A previous filing in February showed that Berkshire had cut its holdings in TSMC’s American depositary receipts (ADRs) by 86 percent from the third quarter of last year to about 8.3 million units in the fourth quarter.
The disposal of the large chunk of ADRs caught observers off guard because Berkshire chairman Warren Buffett has been considered a long-term investor.
In an annual general meeting held by Berkshire Hathaway early this month, Buffet said that he sold his TSMC holdings because of concerns over geopolitical risks.
“Taiwan Semiconductor is one of the best-managed companies and important companies in the world, and you’ll be able to say the same thing five, 10 or 20 years from now,” Buffett said. “I don’t like its location and re-evaluated that.”

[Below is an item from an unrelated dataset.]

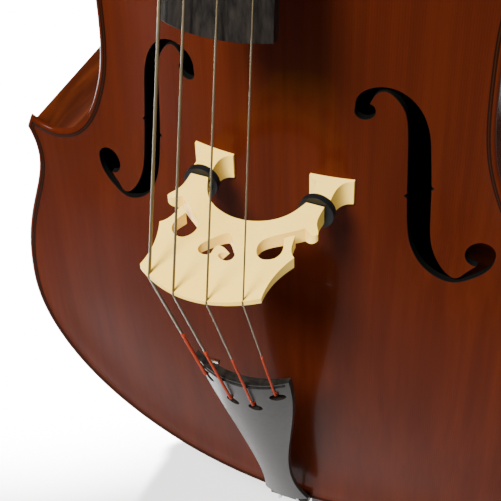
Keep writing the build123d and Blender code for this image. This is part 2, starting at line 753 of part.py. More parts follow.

He said there was nobody in the chip industry in TSMC’s league and called it a “marvelous company” with “marvelous people,” but said he would rather find the same kind of company in the US.
“I feel better about the capital that we’ve got deployed in Japan than in Taiwan,” he said. “I wish it weren’t so, but I think that’s the reality.”
Huang said that geopolitical concerns do not dictate the strategies of every institutional investor and that many primarily consider a company’s fundamentals.
“For me, the real concerns are whether TSMC’s sales will rebound in the third quarter as the market expects,” he said.
TSMC said at an investor conference last month that its revenue would fall 1 to 6 percent from a year earlier in US dollar terms, a downgrade from an estimate in January of “a slight increase” because of greater caution over the market outlook for this year.
International business wires reported that foreign institutional investors such as Macquarie Capital Ltd, Fidelity Investments Inc, Tiger Global Management LLC and Coatue Management LLC have raised their holdings in the Taiwanese chipmaker.
Macquarie added about 78 million units of TSMC ADRs to increase its holdings in the first quarter to about US$7.3 billion, while Fidelity bought 14.1 million new TSMC ADRs, increasing its investment in the chipmaker to almost US$4 billion, the reports said.
Tiger Global acquired US$147.8 million of TSMC ADRs in the first quarter, while Coatue built a new position in the chipmaker, buying 5.9 million shares for US$548.9 million, the reports said.